> Exercise directions: Reproduce the entries below in full, word for word.
━━ Exercise inputs
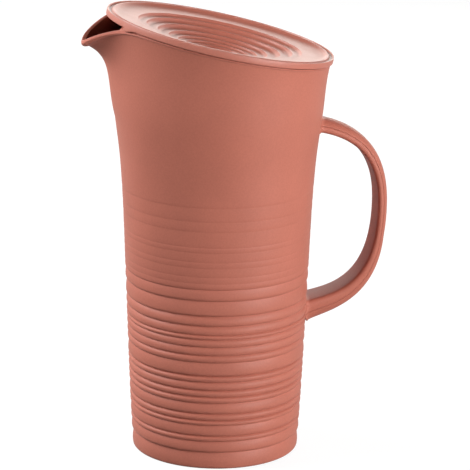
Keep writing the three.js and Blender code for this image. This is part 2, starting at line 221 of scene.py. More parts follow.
def quads(start: int, sides: int) -> list[list[int]]:
    """Faces between a ring of points, numbered from start, and the next ring.

    Args:
        start: number of the ring's first point.
        sides: points in a ring.

    Returns:
        Lists of four numbers.
    """
    j = np.arange(sides)
    k = (j + 1) % sides
    return (start + np.stack([j, k, k + sides, j + sides], axis=1)).tolist()


def new_object(name: str, vertices: Points, faces: list,
               values: dict[str, Points]) -> Piece:
    """Smooth mesh object at the origin, written in metres.

    Args:
        name: the object's name.
        vertices: points in millimetres.
        faces: lists of vertex numbers.
        values: named numbers for each vertex, for the node trees.

    Returns:
        The linked object.
    """
    mesh = bpy.data.meshes.new(name)
    mesh.from_pydata((vertices * MM).tolist(), [], faces)
    for key, numbers in values.items():
        attribute = mesh.attributes.new(key, "FLOAT", "POINT")
        attribute.data.foreach_set("value", numbers.astype(np.float32))
    mesh.shade_smooth()
    mesh.validate()
    return put(name, mesh)


def shell(name: str, rings: Sequence[Points], first: Points, last: Points,
          values: dict[str, Sequence[float]] | None = None) -> Piece:
    """Closed shell of rings, shut by a point at each end.

    Args:
        name: the object's name.
        rings: rings of equal length, each with x, y and z on its last axis.
        first: point that shuts the first ring.
        last: point that shuts the last ring.
        values: named numbers, one for each ring.

    Returns:
        The object.
    """
    sides = len(rings[0])
    count = len(rings)
    vertices = np.concatenate([first[None], *rings, last[None]])
    j = np.arange(sides)
    k = (j + 1) % sides
    faces = np.stack([np.zeros(sides, int), 1 + k, 1 + j], axis=1).tolist()
    end = 1 + (count - 1) * sides
    for start in range(1, end, sides):
        faces += quads(start, sides)
    faces += np.stack([end + j, end + k, np.full(sides, len(vertices) - 1)], axis=1).tolist()
    spread = {key: np.concatenate([[0.0], np.repeat(numbers, sides), [0.0]])
              for key, numbers in (values or {}).items()}
    return new_object(name, vertices, faces, spread)


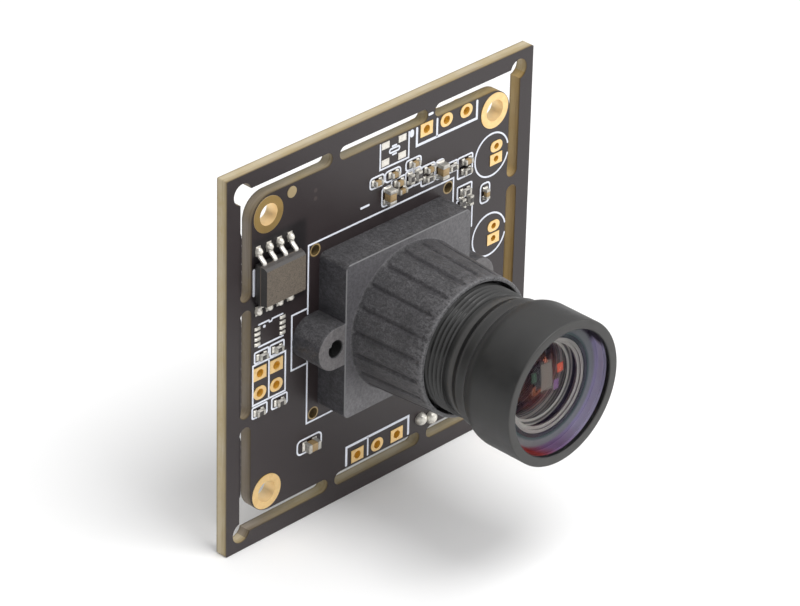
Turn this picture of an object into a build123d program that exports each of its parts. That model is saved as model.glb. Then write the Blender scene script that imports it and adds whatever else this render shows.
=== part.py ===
━━━━
> Solution below:
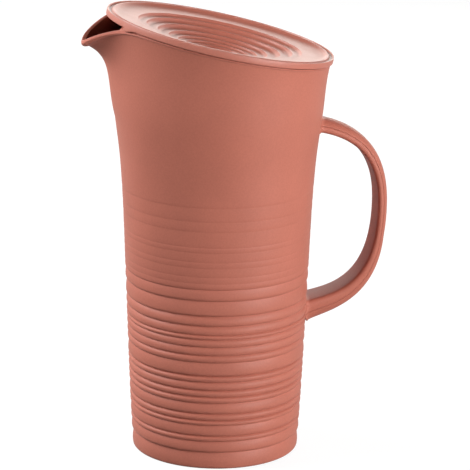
Keep writing the three.js and Blender code for this image. This is part 2, starting at line 221 of scene.py. More parts follow.
def quads(start: int, sides: int) -> list[list[int]]:
    """Faces between a ring of points, numbered from start, and the next ring.

    Args:
        start: number of the ring's first point.
        sides: points in a ring.

    Returns:
        Lists of four numbers.
    """
    j = np.arange(sides)
    k = (j + 1) % sides
    return (start + np.stack([j, k, k + sides, j + sides], axis=1)).tolist()


def new_object(name: str, vertices: Points, faces: list,
               values: dict[str, Points]) -> Piece:
    """Smooth mesh object at the origin, written in metres.

    Args:
        name: the object's name.
        vertices: points in millimetres.
        faces: lists of vertex numbers.
        values: named numbers for each vertex, for the node trees.

    Returns:
        The linked object.
    """
    mesh = bpy.data.meshes.new(name)
    mesh.from_pydata((vertices * MM).tolist(), [], faces)
    for key, numbers in values.items():
        attribute = mesh.attributes.new(key, "FLOAT", "POINT")
        attribute.data.foreach_set("value", numbers.astype(np.float32))
    mesh.shade_smooth()
    mesh.validate()
    return put(name, mesh)


def shell(name: str, rings: Sequence[Points], first: Points, last: Points,
          values: dict[str, Sequence[float]] | None = None) -> Piece:
    """Closed shell of rings, shut by a point at each end.

    Args:
        name: the object's name.
        rings: rings of equal length, each with x, y and z on its last axis.
        first: point that shuts the first ring.
        last: point that shuts the last ring.
        values: named numbers, one for each ring.

    Returns:
        The object.
    """
    sides = len(rings[0])
    count = len(rings)
    vertices = np.concatenate([first[None], *rings, last[None]])
    j = np.arange(sides)
    k = (j + 1) % sides
    faces = np.stack([np.zeros(sides, int), 1 + k, 1 + j], axis=1).tolist()
    end = 1 + (count - 1) * sides
    for start in range(1, end, sides):
        faces += quads(start, sides)
    faces += np.stack([end + j, end + k, np.full(sides, len(vertices) - 1)], axis=1).tolist()
    spread = {key: np.concatenate([[0.0], np.repeat(numbers, sides), [0.0]])
              for key, numbers in (values or {}).items()}
    return new_object(name, vertices, faces, spread)


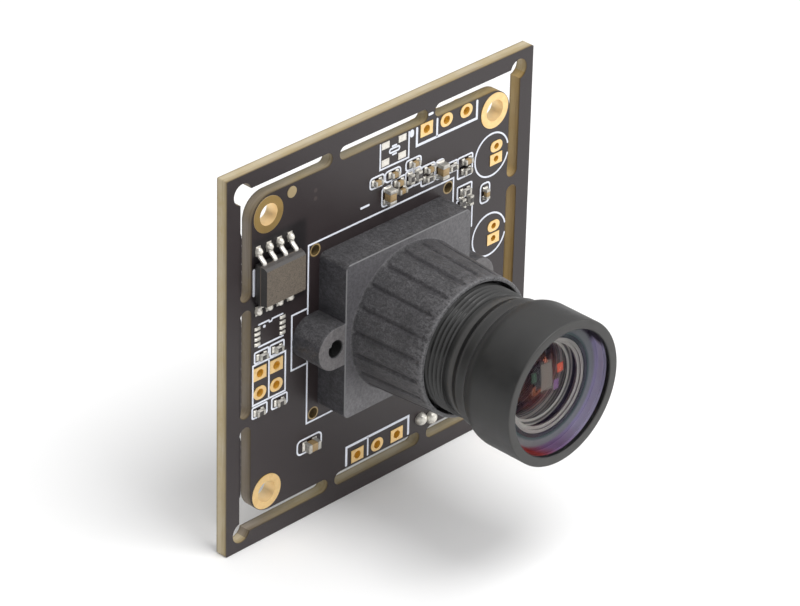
Turn this picture of an object into a build123d program that exports each of its parts. That model is saved as model.glb. Then write the Blender scene script that imports it and adds whatever else this render shows.
=== part.py ===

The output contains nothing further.